*Exercise directions*. Assemble all lines in which the string "before" appears.
* * *
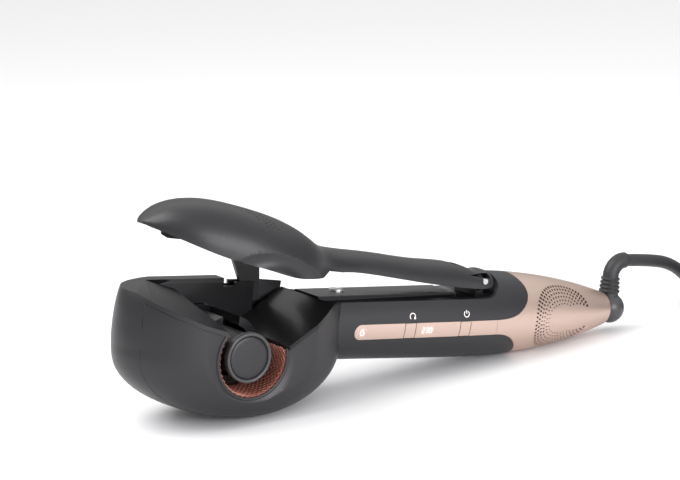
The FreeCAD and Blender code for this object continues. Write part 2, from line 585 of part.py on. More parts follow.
# ---- rear ------------------------------------------------------------------------------------------
def rear_pieces():
    """Gold cone, the dark sleeve behind its vents, power board, socket, swivel and strain relief."""
    cone = handle_envelope().cut(handle_envelope(CONE_WALL)).common(cone_space()).cut(deck_cutter())
    sleeve = handle_envelope(CONE_WALL + 0.4).cut(handle_envelope(CONE_WALL + 1.2))
    sleeve = sleeve.common(box(SLEEVE_X, SOCKET_X[0] - 3, -50, 50, -50, 80))
    socket = handle_envelope(CONE_WALL).common(box(SOCKET_X[0], SOCKET_X[1], -50, 50, -50, 80))
    axis_start = vec(SOCKET_X[0] - 2.5, 0, HANDLE_Z)
    socket = socket.cut(rod(JOURNAL_R + RUN_FIT, axis_start, X_AXIS, 30))
    ball = Part.makeSphere(KNUCKLE_R, vec(KNUCKLE_X, 0, HANDLE_Z))
    ball = ball.cut(box(0, SOCKET_X[1] + 0.7, -50, 50, -50, 80))
    journal = rod(JOURNAL_R, axis_start, X_AXIS, KNUCKLE_X - axis_start.x)
    flange = rod(FLANGE_R, axis_start - vec(1.8, 0, 0), X_AXIS, 2.2)
    knuckle = ball.fuse(journal).fuse(flange)
    foot = vec(RELIEF_X, 0, HANDLE_Z)
    straight = RELIEF_BEND_Z - HANDLE_Z
    relief = Part.makeCone(RELIEF_FOOT_R, RELIEF_BEND_TUBE_R, straight, foot, Z_AXIS)
    for i in range(RELIEF_RIBS):
        z = HANDLE_Z + KNUCKLE_R + 0.6 + i * RELIEF_RIB_PITCH
        radius = RELIEF_FOOT_R - (RELIEF_FOOT_R - RELIEF_BEND_TUBE_R) * (z - HANDLE_Z) / straight
        relief = relief.fuse(rod(radius + 0.6, vec(RELIEF_X, 0, z), Z_AXIS, RELIEF_RIB_PITCH * 0.5))
    centre = vec(RELIEF_X + RELIEF_BEND_R, 0, RELIEF_BEND_Z)
    circle = Part.Wire(Part.makeCircle(RELIEF_BEND_TUBE_R, vec(RELIEF_X, 0, RELIEF_BEND_Z), Z_AXIS))
    elbow = Part.Face(circle).revolve(centre, Y_AXIS, 90)
    relief = relief.fuse(elbow).cut(ball).cut(journal)
    board = box(POWER_BOARD_X[0], POWER_BOARD_X[1], -12, 12, HANDLE_Z - 6, HANDLE_Z - 4.4)
    shelf = handle_envelope(WALL).common(box(POWER_BOARD_X[0] + 0.5, SLEEVE_X - 1, -7, 7, -50, HANDLE_Z - 6))
    return {
        "rear_cone": cone,
        "vent_sleeve": sleeve,
        "swivel_socket": socket,
        "swivel_knuckle": knuckle,
        "strain_relief": largest(relief),
        "power_board": board,
        "board_post": largest(shelf),
    }


# ---- cord ------------------------------------------------------------------------------------------
def cord_tube(points, label):
    """Straight runs joined by tangent arcs, each as large as its two runs allow."""
    edges = []
    start = points[0]
    radii = []
    for before, corner, after in zip(points, points[1:], points[2:]):
        into, out = corner - before, after - corner
        half_turn = into.getAngle(out) / 2
        shorter = min(into.Length, out.Length)
        setback = 0.45 * shorter
        radii.append(setback / math.tan(half_turn))
        into, out = into.normalize(), out.normalize()
        first, last = corner - into * setback, corner + out * setback
        bisector = (out - into).normalize()
        reach = radii[-1] / math.cos(half_turn) - radii[-1]
        edges += [Part.LineSegment(start, first).toShape(), Part.Arc(first, corner + bisector * reach, last).toShape()]
        start = last
    edges.append(Part.LineSegment(start, points[-1]).toShape())
    path = Part.Wire(edges)
    ring = Part.Wire(Part.makeCircle(CORD_D / 2, points[0], points[1] - points[0]))
    solid = path.makePipeShell([ring], True, False)
    expected = math.pi * CORD_D ** 2 / 4 * path.Length
    print(label, "length %.0f smallest radius %.0f volume ratio %.4f"
          % (path.Length, min(radii), solid.Volume / expected))
    return solid


def plug_shapes():
    """Flat plug body along -X, from the cord at the origin to its face, and its two round pins."""
    half_width, half_height = PLUG_HALF
    neck = Part.makeCone(CORD_D / 2 + 0.9, half_height * 0.85, 14, vec(0, 0, 0), vec(-1, 0, 0))
    sections = []
    for along, across, up in [(10, 0.45, 0.9), (18, 0.8, 1.0), (PLUG_LENGTH, 1.0, 1.0)]:
        corners = []
        for i in range(16):
            t = 2 * math.pi * i / 16
            c, s = math.cos(t), math.sin(t)
            corners.append(vec(-along, half_width * across * math.copysign(abs(c) ** 0.6, c),
                               half_height * up * math.copysign(abs(s) ** 0.6, s)))
        sections.append(Part.Wire(smooth(corners, True).toShape()))
    pins = [rod(PLUG_PIN_R, vec(-PLUG_LENGTH, side * PLUG_PIN_SPACING / 2, 0), vec(-1, 0, 0), PLUG_PIN_LENGTH)
            for side in (-1, 1)]
    return Part.makeLoft(sections, True, True).fuse(neck), Part.makeCompound(pins)


def cord_pieces():
    """Lead, put-away coil with its tie, tail and plug, all lying on the table."""
    exit_point = rest_point(RELIEF_X + RELIEF_BEND_R, 0, RELIEF_BEND_Z + RELIEF_BEND_R)
    heading = rest_point(RELIEF_X + RELIEF_BEND_R + 1, 0, RELIEF_BEND_Z + RELIEF_BEND_R) - exit_point
    cx, cy = COIL_CENTRE
    turns_wide = COIL_TURNS_ACROSS * CORD_D
    outer = COIL_MID_R + turns_wide / 2
    lay_r = outer - CORD_D / 2
    floor = CORD_D / 2 + 0.05
    height = COIL_TURNS_HIGH * CORD_D
    lead = [exit_point, exit_point + heading * 17.0] + [vec(*p) for p in LEAD_POINTS]
    lead.append(vec(cx, cy + lay_r, floor))
    tail = [vec(cx, cy + lay_r, height - CORD_D / 2)] + [vec(cx + out, cy + over, up) for out, over, up in TAIL_POINTS]
    coil = tube(outer, outer - turns_wide, vec(cx, cy, 0), Z_AXIS, height)
    tie_r = COIL_MID_R
    tie_box = box(cx - 6, cx + 6, cy + tie_r - turns_wide / 2 - 1.2, cy + tie_r + turns_wide / 2 + 1.2, 0, height + 1.2)
    tie_box.rotate(vec(cx, cy, 0), Z_AXIS, TIE_ANGLE)
    tie = tie_box.cut(coil)
    plug, pins = plug_shapes()
    for shape in (plug, pins):
        shape.rotate(vec(0, 0, 0), Z_AXIS, 90)
        shape.translate(tail[-1])
    return {
        "cord_lead": cord_tube(lead, "lead"),
        "cord_tail": cord_tube(tail, "tail"),
        "cord_coil": coil,
        "cord_tie": tie,
        "plug_body": plug,
        "plug_pins": pins,
    }


def main():
    device = {}
    for group in (head_pieces, chamber_pieces, drive_pieces, handle_pieces, deck_pieces, lid_pieces, rear_pieces):
        device.update(group())
    placed = {name: rest(shape) for name, shape in device.items()}
    table = box(-200, 400, -200, 200, -50, 0)
    for name in ("near_side_cover", "centre_band", "far_side_cover", "near_handle_shell", "far_handle_shell",
                 "rear_cone"):
        placed[name] = placed[name].cut(table)
    placed.update(cord_pieces())
    os.makedirs("parts", exist_ok=True)
    for name, shape in placed.items():
        shape.exportStep("parts/%s.step" % name)
        print("%-20s valid %s solids %d volume %.0f" % (name, shape.isValid(), len(shape.Solids), shape.Volume))


main()
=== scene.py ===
"""Looks of an automatic hair curler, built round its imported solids."""

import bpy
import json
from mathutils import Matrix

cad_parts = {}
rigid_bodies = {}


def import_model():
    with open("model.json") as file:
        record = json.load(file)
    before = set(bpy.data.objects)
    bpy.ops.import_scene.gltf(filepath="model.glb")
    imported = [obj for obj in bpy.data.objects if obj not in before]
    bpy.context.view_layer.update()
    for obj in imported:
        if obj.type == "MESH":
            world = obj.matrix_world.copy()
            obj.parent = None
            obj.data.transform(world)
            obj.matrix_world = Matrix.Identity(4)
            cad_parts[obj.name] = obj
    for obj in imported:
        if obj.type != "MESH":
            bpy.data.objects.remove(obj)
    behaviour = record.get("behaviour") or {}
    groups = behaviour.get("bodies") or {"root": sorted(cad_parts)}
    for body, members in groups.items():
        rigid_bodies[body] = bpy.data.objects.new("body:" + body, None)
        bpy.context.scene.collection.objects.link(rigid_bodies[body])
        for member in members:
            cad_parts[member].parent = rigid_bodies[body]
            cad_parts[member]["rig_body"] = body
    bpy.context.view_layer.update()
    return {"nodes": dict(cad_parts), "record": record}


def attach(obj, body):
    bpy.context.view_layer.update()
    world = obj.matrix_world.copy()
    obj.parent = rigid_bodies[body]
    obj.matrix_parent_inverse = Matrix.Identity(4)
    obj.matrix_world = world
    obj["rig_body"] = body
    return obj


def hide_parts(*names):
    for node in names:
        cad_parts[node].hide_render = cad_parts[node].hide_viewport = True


bl_info = {
    "name": "Hair curler looks",
    "version": (1, 0, 0),
    "blender": (4, 5, 0),
    "location": "3D View > Sidebar > Curler",
    "description": "Finishes, cord and fine details of an automatic hair curler",
    "category": "Object",
}

import json
import math

import bmesh
import bpy
import numpy as np
from mathutils import Matrix, Vector

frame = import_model()

MM = 0.001

# Device frame, in mm: origin at the centre of the curl chamber, X towards the cord, Y across with the
# open side at -Y, Z up. It is tipped and lifted to lie on the table.
REST_TILT = math.radians(7.4)
CHAMBER_HEIGHT = 31.8
BELLY_X = 14.2

# Head outline
HEAD_X = 4.0
HEAD_HALF_LENGTH = 59.0
HEAD_UPPER = 44.0
HEAD_HALF_WIDTH = 31.0
PLAN_HALF_WIDTH = 36.0
SIDE_ROUND = 31.9
HEAD_DEPTH = 31.0

# Handle profile: station along X, radius
HANDLE_Z = 11.4
HANDLE_RIM = ((30.0, 20.0), (60.0, 20.0), (130.0, 21.8), (163.0, 21.5), (197.0, 17.8), (235.0, 8.8))

# Chamber
CHAMBER_R = 18.0
CAP_RING_R = 12.0
CAP_DISC_R = 10.0
CAP_FACE_Y = -27.0
CAP_RING_T = 3.0

# Control strip
STRIP_Z = 8.1
DISPLAY_X = 105.0
MODE_X = 67.0


# ---- placing ---------------------------------------------------------------------------------------
def rest(points):
    """Device points in mm to the table frame in metres: turned by the tilt about Y, then shifted."""
    x, y, z = np.moveaxis(np.asarray(points, float), -1, 0)
    c, s = math.cos(REST_TILT), math.sin(REST_TILT)
    return np.stack((x * c + z * s - BELLY_X, y, z * c - x * s + CHAMBER_HEIGHT), -1) * MM


def device(points):
    """Table points in metres back to device millimetres."""
    x, y, z = np.moveaxis(np.asarray(points, float) / MM, -1, 0)
    x, z = x + BELLY_X, z - CHAMBER_HEIGHT
    c, s = math.cos(REST_TILT), math.sin(REST_TILT)
    return np.stack((x * c - z * s, y, x * s + z * c), -1)


def turn(vectors):
    """Device directions to table directions."""
    x, y, z = np.moveaxis(vectors, -1, 0)
    c, s = math.cos(REST_TILT), math.sin(REST_TILT)
    return np.stack((x * c + z * s, y, z * c - x * s), -1)


def unit(vectors):
    """Vectors scaled to length 1; a zero vector stays near zero."""
    return vectors / np.maximum(np.linalg.norm(vectors, axis=-1, keepdims=True), 1e-12)


# ---- formulas of the outer surfaces ----------------------------------------------------------------
def spline_bends(xs, ys):
    """Second derivatives of the natural cubic spline through the stations."""
    n, h = len(xs), np.diff(xs)
    system, right = np.eye(n), np.zeros(n)
    for i in range(1, n - 1):
        system[i, i - 1:i + 2] = h[i - 1], 2 * (h[i - 1] + h[i]), h[i]
        right[i] = 6 * ((ys[i + 1] - ys[i]) / h[i] - (ys[i] - ys[i - 1]) / h[i - 1])
    return np.linalg.solve(system, right)


def spline_at(stations, x):
    """Value and slope of the natural cubic spline through the stations, at every x."""
    xs, ys = np.array(stations, float).T
    bends = spline_bends(xs, ys)
    x = np.clip(x, xs[0], xs[-1])
    i = np.clip(np.searchsorted(xs, x) - 1, 0, len(xs) - 2)
    h, a, b = xs[i + 1] - xs[i], xs[i + 1] - x, x - xs[i]
    low, high = ys[i] / h - bends[i] * h / 6, ys[i + 1] / h - bends[i + 1] * h / 6
    value = (bends[i] * a ** 3 + bends[i + 1] * b ** 3) / (6 * h) + low * a + high * b
    slope = (bends[i + 1] * b ** 2 - bends[i] * a ** 2) / (2 * h) - low + high
    return value, slope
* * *
*Response to this exercise*.
    for before, corner, after in zip(points, points[1:], points[2:]):
        into, out = corner - before, after - corner
    before = set(bpy.data.objects)
    imported = [obj for obj in bpy.data.objects if obj not in before]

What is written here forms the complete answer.